Other sensations possibly indicating fatty liver disease include nausea and tenderness, or pain, in the liver area.
In later stages of the disease, when the liver begins to really struggle, sensations might include intensely itchy skin, frequent nosebleeds, and right shoulder pain.
The liver is a “vital organ” that absorbs nutrients and detoxifies and removes harmful substances from the blood.
When the organ is injured, toxins will no longer be removed from the blood as they once were.
Consequently, toxins will start to build up in the body, and “life-threatening” consequences can emerge, the NHS warned.
Cirrhosis causes tiredness, weakness, nausea, weight loss, deterioration of muscle, and red patches to develop on the palms of the hands.
As cirrhosis worsens, you might vomit blood, excrete dark pee and tarry-looking faeces, and experience easy bruising.

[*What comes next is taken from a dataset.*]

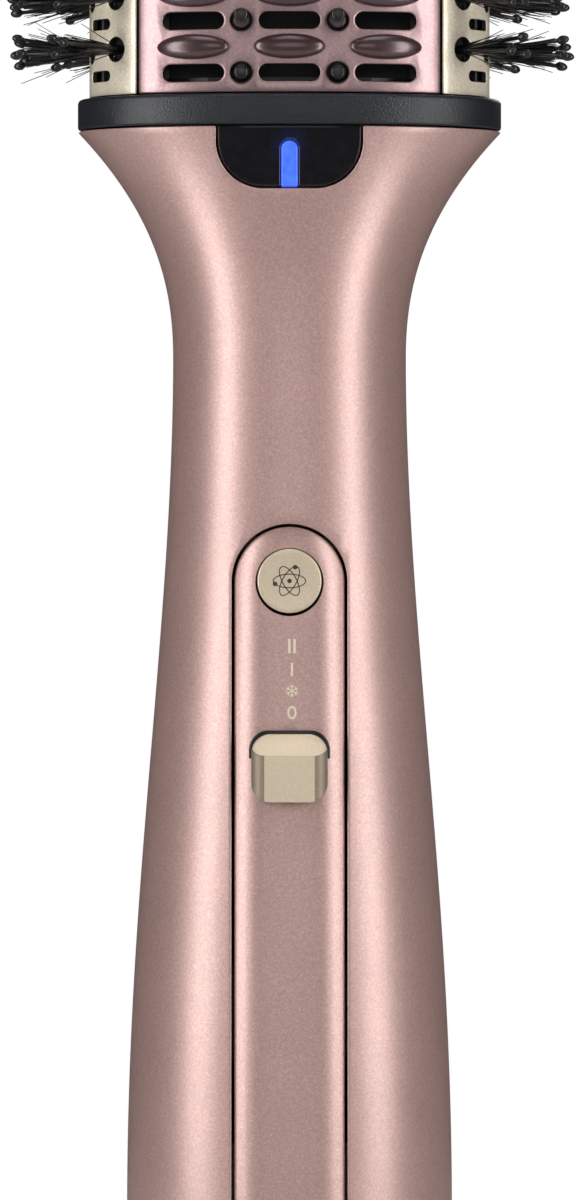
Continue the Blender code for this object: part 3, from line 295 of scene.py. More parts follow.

Furthermore, jaundice can develop which is where the whites of the eyes and the skin take on a yellow hue.
Do not be surprised if the legs or stomach become swollen due to a build-up of fluids.
To help extend your life, if you are displaying symptoms of cirrhosis, do book an appointment with your doctor.
There are numerous lifestyle changes one could make in order to help extend their life.
If you have a scarred liver, then it’s extremely important to not drink alcohol and to not smoke.
Should you be overweight, you will also need to exercise more and to eat healthily in order to shift the extra pounds.
“If cirrhosis progresses and your liver is severely damaged, a liver transplant may be the only treatment option,” the NHS states.
“This is a major operation that involves removing your diseased liver and replacing it with a healthy liver from a donor.”
Unfortunately, the waiting time for a suitable donor could be lengthy, which is why it’s better to reduce your risk of disease rather than treat it.
Adopting a healthy lifestyle is the best preventative tool against fatty liver disease.
One of the best things you can do is to aim for a healthy body mass index (BMI), which is between 18.5 to 24.9.
In tandem with a healthy weight, you will need to eat a balanced diet, high in fruits and vegetables.
Moreover, incorporating daily exercise into your daily routine will be mandatory.